■ PROMPT
Locate the line bearing "curl and lugs" in the material below, then reproduce it and each following line up to and including the line bearing "low, high = Vector((1e9,)".

■ RECORDED INFORMATION

^^^^^^^^^^^^^^^^

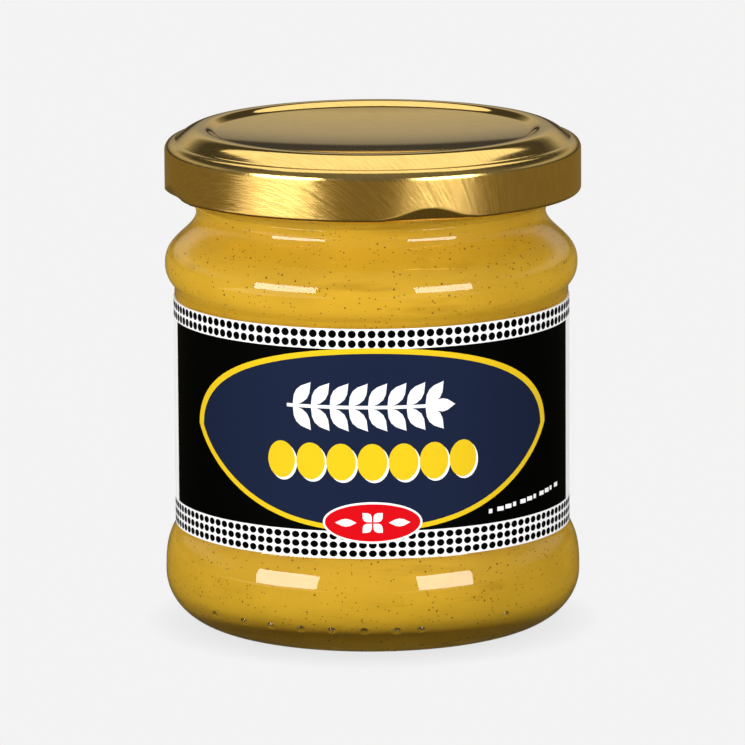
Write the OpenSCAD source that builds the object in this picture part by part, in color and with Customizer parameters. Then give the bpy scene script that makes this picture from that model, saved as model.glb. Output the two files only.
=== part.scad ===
// Squat jar of mustard: a waisted glass with two bulges, its filling, a wrap-round
// paper label on the band between the bulges, and a twist-off cap of lacquered tinplate.
// Millimetres. The jar stands on z = 0 and its axis is the Z axis. The label faces -Y.

/* [Glass] */
// Height of the glass, from the surface it stands on to its sealing rim
glass_h = 82.1; // [74:0.1:110]
// Diameter over the lower bulge
low_bulge_d = 69.1; // [67:0.1:84]
// Height of the widest ring of the lower bulge
low_bulge_z = 8.4; // [7:0.1:11]
// How far the upper bulge stays inside the lower one
up_bulge_inset = 0.2; // [0:0.05:1]
// Depth of the recessed band that carries the label, under the lower bulge
panel_depth = 1.8; // [0.6:0.1:3]
// Height from the lower bulge's widest ring to the recessed band
low_swell_h = 8.6; // [5:0.1:12]
// Height from the recessed band to the upper bulge's widest ring
up_swell_h = 4.35; // [3:0.05:8]
// Height from the upper bulge's widest ring to the neck groove
shoulder_h = 6.45; // [4:0.05:12]
// Depth of the neck groove, under the mouth's straight band
neck_inset = 2; // [1:0.1:3]
// Height of the neck groove up to the mould's parting line
neck_h = 2.3; // [1:0.1:6]
// Height from the parting line to the mouth's straight band
collar_h = 3.5; // [2:0.1:6]
// How far the neck steps out above the parting line
parting_step = 0.25; // [0.1:0.05:0.5]

/* [Glass wall and base] */
// Wall thickness along the body
wall_t = 2.2; // [1.6:0.1:3]
// Thickness of the glass at the mouth
rim_w = 3.7; // [2.6:0.1:5]
// Thickness of the bottom over the push-up
base_t = 3.4; // [2.4:0.1:5]
// Height of the push-up under the base
punt_h = 1.6; // [0.8:0.1:2.4]
// How far the flat ring that the jar stands on stays inside the lower bulge
foot_inset = 10.15; // [7:0.05:14]
// Width of the flat ring that the jar stands on
foot_w = 2.4; // [1.5:0.1:4]

/* [Threads] */
// Outer diameter of the mouth's straight band
finish_d = 62.8; // [52:0.1:66]
// Height of the mouth's straight band
finish_h = 8.4; // [7.6:0.1:11]
// How far the thread ridges stand proud of the mouth
thread_rise = 1.2; // [0.8:0.05:1.3]
// Width of a thread ridge's level underside, which a lug hooks under
thread_seat_w = 0.9; // [0.6:0.05:1]
// Height of a thread ridge
thread_h = 1.4; // [1:0.1:2]
// Angle that each thread ridge covers
thread_span = 62; // [40:1:75]

/* [Filling] */
// Air left between the filling and the rim
headspace = 4; // [3.6:0.1:12]

/* [Label] */
// Gap between the label's lower edge and the lower edge of the band
label_gap = 0.15; // [0.1:0.05:3]
// Gap between the label's upper edge and the upper edge of the band
label_top_gap = 1.85; // [0.1:0.05:4]
// Thickness of the paper
paper_t = 0.15; // [0.1:0.01:0.3]
// Angle over which the label's ends overlap, at the back
lap_angle = 14; // [6:1:30]

/* [Cap] */
// Gap between the thread ridges and the cap's skirt
cap_play = 1.75; // [1.5:0.05:3]
// How far the cap's skirt reaches below the mouth's straight band
skirt_reach = 0.8; // [0.4:0.1:1.5]
// Thickness of the tinplate
sheet_t = 0.2; // [0.16:0.02:0.5]
// Height of the raised ring above the rim
ring_rise = 1.3; // [1.2:0.05:2]
// Radius of the bend between the cap's top and its skirt
shoulder_r = 1.1; // [0.8:0.1:1.6]
// How far the outer channel lies below the raised ring
channel_drop = 2; // [1.8:0.1:2.2]
// Width of the channel's level rim, out to the cap's skirt
channel_w = 1.7; // [1.5:0.1:2.5]
// Width of the slope from the channel up to the raised ring
ring_slope_w = 3.85; // [3:0.05:5]
// Width of the raised ring's flat crest
crest_w = 1; // [0.5:0.1:2]
// Width of the step from the raised ring down to the sunk panel
disc_step_w = 2.1; // [1:0.1:4]
// How far the edge of the sunk panel lies below the raised ring
disc_drop = 0.8; // [0.4:0.1:1.2]
// How far the vacuum pulls the middle of the panel down
dish_drop = 1; // [0:0.1:1.3]
// Radius of the curled lower edge
curl_r = 0.55; // [0.4:0.05:0.8]
// Number of lugs that hook under the threads
lugs = 4; // [3:1:6]
// Width of each lug around the cap, as an angle
lug_angle = 25; // [15:1:30]
// Direction of the first lug, counted from +X
lug_turn = 17; // [0:1:89]
// How far the skirt is folded in above each lug
lug_fold_h = 2.7; // [2:0.1:3]

/* [Hidden] */
$fn = 96;

// Body and base
low_r = low_bulge_d / 2;
up_r = low_r - up_bulge_inset;
panel_r = low_r - panel_depth;
panel_z = low_bulge_z + low_swell_h;
foot_r = low_r - foot_inset;
floor_r = foot_r - foot_w;
floor_z = punt_h + base_t;
// How far the floor's edge lies below its middle
floor_crown = 0.65;
// Power of the curve that runs from a bulge to the recessed band
bulge_power = 3;

// Mouth, neck and shoulder, counted down from the rim
finish_r = finish_d / 2;
finish_z = glass_h - finish_h;
bore_r = finish_r - rim_w;
rim_round = 0.8;
neck_r = finish_r - neck_inset;
parting_z = finish_z - collar_h;
parting_slope_h = 0.15;
neck_z = parting_z - neck_h;
up_bulge_z = neck_z - shoulder_h;
panel_top = up_bulge_z - up_swell_h;
fill_z = glass_h - headspace;
// Power and share that blend the shoulder into the neck
shoulder_power = 2.4;
shoulder_blend = 0.5;

// Label
label_z = panel_z + label_gap;
label_h = panel_top - label_top_gap - label_z;

// Cap, from the skirt inwards
ridge_r = finish_r + thread_rise;
cap_r = ridge_r + cap_play + sheet_t;
channel_r = cap_r - channel_w;
crest_r = channel_r - ring_slope_w;
crest_in_r = crest_r - crest_w;
disc_r = crest_in_r - disc_step_w;
ring_z = glass_h + ring_rise;
channel_z = ring_z - channel_drop;
disc_z = ring_z - disc_drop;
dish_z = disc_z - dish_drop;
cap_z = finish_z - skirt_reach;
// The cap's sealing lining fills the raised ring down to the rim and laps over it
lining_lap = 0.3;
lining_r = finish_r + lining_lap;
// Each lug clears the mouth and the thread ridge above it by this much
lug_gap = 0.35;
lug_nose_h = 1.1;
lug_nose_r = finish_r + lug_gap;
lug_top = cap_z + curl_r + lug_nose_h;
thread_z = lug_top + lug_gap;
// The rest of the ridge's underside slants up, so that it clears the fold over the lug
thread_chamfer = thread_rise - thread_seat_w;
// The ridge's upper face falls by this much above and below its height
thread_fall = 0.4;
// The ridge's root is sunk this far into the mouth
thread_root = 0.4;
// The skirt's plain wall ends here and its lower edge, curled or folded, starts
edge_z = cap_z + curl_r + lug_fold_h;
// A tongue this high joins each folded lug to the plain wall above it
tongue_h = 0.6;
// The cutter for the folded stretches reaches this far past the edge
cut_over = 1;

// Points on an arc with its own radius along each axis, from angle a0 to a1
function arc(c, rx, rz, a0, a1, n) = [for (i = [0:n])
    let (a = a0 + (a1 - a0) * i / n) [c.x + rx * cos(a), c.y + rz * sin(a)]];

// From the widest ring at p towards q, leaving p upright and bending by the given power
function swell(p, q, power, n) = [for (i = [1:n])
    let (u = i / n) [p.x + (q.x - p.x) * pow(u, power), p.y + (q.y - p.y) * u]];

// From the widest ring at p up to the neck at q: convex first, then hollow
function shoulder(p, q, n) = [for (i = [1:n])
    let (u = i / n,
         s = (1 - shoulder_blend) * pow(u, shoulder_power)
             + shoulder_blend * (3 * u * u - 2 * u * u * u))
    [p.x + (q.x - p.x) * s, p.y + (q.y - p.y) * u]];

function reversed(points) = [for (i = [len(points) - 1:-1:0]) points[i]];

// A curve from p to q that starts and ends level
function ease(p, q, n) = [for (i = [1:n])
    let (u = i / n) [p.x + (q.x - p.x) * u, p.y + (q.y - p.y) * (3 * u * u - 2 * u * u * u)]];

// Body from the heel to the upper bulge; set_in moves the line inwards, off the heel
// and, by half as much, down from the upper bulge
function body_line(set_in, heel) = concat(
    heel,
    swell([low_r - set_in, low_bulge_z + set_in], [panel_r - set_in, panel_z + set_in], bulge_power, 8),
    reversed(swell([up_r - set_in, up_bulge_z - set_in / 2],
                   [panel_r - set_in, panel_top - set_in / 2], bulge_power, 8)),
    [[up_r - set_in, up_bulge_z - set_in / 2]]
);

outer_heel = arc([foot_r, low_bulge_z], low_r - foot_r, low_bulge_z, -90, 0, 12);
inner_heel = arc([floor_r, low_bulge_z + wall_t], low_r - wall_t - floor_r,
                 low_bulge_z + wall_t - floor_z + floor_crown, -90, 0, 12);

function glass_outside() = concat(
    [[0, punt_h]],
    reversed(arc([0, 0], floor_r, punt_h, 6, 84, 7)),
    [[floor_r, 0]],
    body_line(0, outer_heel),
    shoulder([up_r, up_bulge_z], [neck_r, neck_z], 12),
    [[neck_r, parting_z], [neck_r + parting_step, parting_z + parting_slope_h]],
    [[neck_r + parting_step, finish_z - neck_inset / 2]],
    [[finish_r, finish_z]],
    arc([finish_r - rim_round, glass_h - rim_round], rim_round, rim_round, 0, 90, 4)
);

function glass_inside(top) = concat(
    [[0, floor_z]],
    body_line(wall_t, inner_heel),
    shoulder([up_r - wall_t, up_bulge_z - wall_t / 2], [bore_r, neck_z], 12),
    [[bore_r, top]]
);

module thread_ridge() {
    rotate_extrude(angle = thread_span)
        polygon([
            [finish_r - thread_root, thread_z],
            [finish_r + thread_seat_w, thread_z],
            [ridge_r, thread_z + thread_chamfer],
            [ridge_r, thread_z + thread_h - thread_fall],
            [finish_r - thread_root, thread_z + thread_h + thread_fall]
        ]);
}

// Clear glass jar: push-up base, two bulges, neck groove, mouth and thread ridges
module jar() {
    color([0.86, 0.9, 0.88, 0.5]) {
        rotate_extrude()
            polygon(concat(glass_outside(), reversed(glass_inside(glass_h))));
        for (i = [0:lugs - 1])
            rotate([0, 0, lug_turn + i * 360 / lugs - lug_angle / 2])
                thread_ridge();
    }
}

// Mustard, filling the jar to just under the mouth
module mustard() {
    color([0.86, 0.67, 0.16])
        rotate_extrude()
            polygon(concat(glass_inside(fill_z), [[0, fill_z]]));
}

// Paper label wrapped round the recessed band, its ends overlapping at the back
module label() {
    color([0.1, 0.1, 0.12])
        translate([0, 0, label_z]) {
            rotate_extrude()
                translate([panel_r, 0])
                    square([paper_t, label_h]);
            rotate([0, 0, 90 - lap_angle / 2])
                rotate_extrude(angle = lap_angle)
                    translate([panel_r + paper_t / 2, 0])
                        square([paper_t * 1.5, label_h]);
        }
}

// Line of the cap's sheet from the middle to the lower edge; s = 0 outside, sheet_t inside
function cap_line(s) = concat(
    [for (i = [0:6])
        let (u = i / 6) [disc_r * u, dish_z + dish_drop * u * u - s]],
    ease([disc_r, disc_z - s], [crest_in_r, ring_z - s], 6),
    [for (i = [0:8])
        let (u = i / 8)
        [crest_r + (channel_r - crest_r) * u,
         channel_z + channel_drop * sin(90 * (1 - u)) - s]],
    arc([cap_r - shoulder_r, channel_z - shoulder_r], shoulder_r - s, shoulder_r - s, 90, 0, 6)
);

// The sheet's section, with the sealing lining in the raised ring and the curled edge
module cap_section() {
    polygon(concat(
        cap_line(0),
        [[cap_r, cap_z + curl_r], [cap_r - sheet_t, cap_z + curl_r]],
        reversed(cap_line(sheet_t))
    ));
    translate([cap_r - curl_r, cap_z + curl_r])
        circle(r = curl_r);
    intersection() {
        translate([crest_in_r, glass_h])
            square([lining_r - crest_in_r, ring_rise]);
        polygon(concat(cap_line(sheet_t / 2), [[0, cap_z]]));
    }
}

// Stretch of the lower edge that is folded in to make a lug
module lug_edge() {
    polygon([
        [cap_r, edge_z],
        [cap_r - sheet_t / 4, edge_z],
        [cap_r - sheet_t / 4, edge_z + tongue_h],
        [cap_r - sheet_t * 3 / 4, edge_z + tongue_h],
        [cap_r - sheet_t * 3 / 4, edge_z],
        [cap_r - sheet_t, edge_z],
        [lug_nose_r, lug_top],
        [lug_nose_r, cap_z + curl_r],
        [lug_nose_r + curl_r, cap_z],
        [cap_r - 2 * curl_r, cap_z],
        [cap_r - curl_r, cap_z + curl_r]
    ]);
}

// Twist-off cap: sunk panel, raised ring, outer channel, skirt, curl and lugs
module cap() {
    color([0.83, 0.66, 0.28]) {
        difference() {
            rotate_extrude()
                cap_section();
            for (i = [0:lugs - 1])
                rotate([0, 0, lug_turn + i * 360 / lugs - lug_angle / 2])
                    rotate_extrude(angle = lug_angle)
                        translate([cap_r - 3 * curl_r, cap_z - cut_over])
                            square([3 * curl_r + cut_over, edge_z - cap_z + cut_over]);
        }
        for (i = [0:lugs - 1])
            rotate([0, 0, lug_turn + i * 360 / lugs - lug_angle / 2])
                rotate_extrude(angle = lug_angle)
                    lug_edge();
    }
}

jar();
mustard();
label();
cap();
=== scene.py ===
import math

import bmesh
import bpy
from mathutils import Matrix, Vector


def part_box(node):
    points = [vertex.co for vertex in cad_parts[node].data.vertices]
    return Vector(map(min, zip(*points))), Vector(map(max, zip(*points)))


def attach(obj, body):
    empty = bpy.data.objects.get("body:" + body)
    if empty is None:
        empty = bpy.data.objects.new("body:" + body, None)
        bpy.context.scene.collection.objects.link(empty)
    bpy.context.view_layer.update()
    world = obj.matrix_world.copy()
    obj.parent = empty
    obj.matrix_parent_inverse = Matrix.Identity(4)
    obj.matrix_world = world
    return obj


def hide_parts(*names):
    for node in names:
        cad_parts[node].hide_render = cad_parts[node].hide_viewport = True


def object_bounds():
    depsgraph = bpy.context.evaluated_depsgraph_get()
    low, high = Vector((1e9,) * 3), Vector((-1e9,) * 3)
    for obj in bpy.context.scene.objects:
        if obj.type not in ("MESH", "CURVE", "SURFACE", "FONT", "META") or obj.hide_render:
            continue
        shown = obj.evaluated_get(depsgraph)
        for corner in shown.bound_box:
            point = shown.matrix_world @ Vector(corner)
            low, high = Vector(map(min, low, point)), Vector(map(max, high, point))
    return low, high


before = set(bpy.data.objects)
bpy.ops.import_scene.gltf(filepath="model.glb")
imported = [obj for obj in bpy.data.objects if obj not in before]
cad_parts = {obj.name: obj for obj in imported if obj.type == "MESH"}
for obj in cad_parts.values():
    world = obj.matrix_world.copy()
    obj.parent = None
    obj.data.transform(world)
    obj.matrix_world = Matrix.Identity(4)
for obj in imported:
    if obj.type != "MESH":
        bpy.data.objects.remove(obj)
cad_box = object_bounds()

mm = 0.001


# ---------------------------------------------------------------------------
# The glass. A jar of clear pressed glass with a pushed-up base, two bulges, a
# recessed band for the label and a neck groove. The mould leaves its parting
# line on the neck and a ring of small dots round the heel.
# ---------------------------------------------------------------------------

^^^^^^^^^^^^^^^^

■ REPLY
// Twist-off cap: sunk panel, raised ring, outer channel, skirt, curl and lugs
module cap() {
    color([0.83, 0.66, 0.28]) {
        difference() {
            rotate_extrude()
                cap_section();
            for (i = [0:lugs - 1])
                rotate([0, 0, lug_turn + i * 360 / lugs - lug_angle / 2])
                    rotate_extrude(angle = lug_angle)
                        translate([cap_r - 3 * curl_r, cap_z - cut_over])
                            square([3 * curl_r + cut_over, edge_z - cap_z + cut_over]);
        }
        for (i = [0:lugs - 1])
            rotate([0, 0, lug_turn + i * 360 / lugs - lug_angle / 2])
                rotate_extrude(angle = lug_angle)
                    lug_edge();
    }
}

jar();
mustard();
label();
cap();
=== scene.py ===
import math

import bmesh
import bpy
from mathutils import Matrix, Vector


def part_box(node):
    points = [vertex.co for vertex in cad_parts[node].data.vertices]
    return Vector(map(min, zip(*points))), Vector(map(max, zip(*points)))


def attach(obj, body):
    empty = bpy.data.objects.get("body:" + body)
    if empty is None:
        empty = bpy.data.objects.new("body:" + body, None)
        bpy.context.scene.collection.objects.link(empty)
    bpy.context.view_layer.update()
    world = obj.matrix_world.copy()
    obj.parent = empty
    obj.matrix_parent_inverse = Matrix.Identity(4)
    obj.matrix_world = world
    return obj


def hide_parts(*names):
    for node in names:
        cad_parts[node].hide_render = cad_parts[node].hide_viewport = True


def object_bounds():
    depsgraph = bpy.context.evaluated_depsgraph_get()
    low, high = Vector((1e9,) * 3), Vector((-1e9,) * 3)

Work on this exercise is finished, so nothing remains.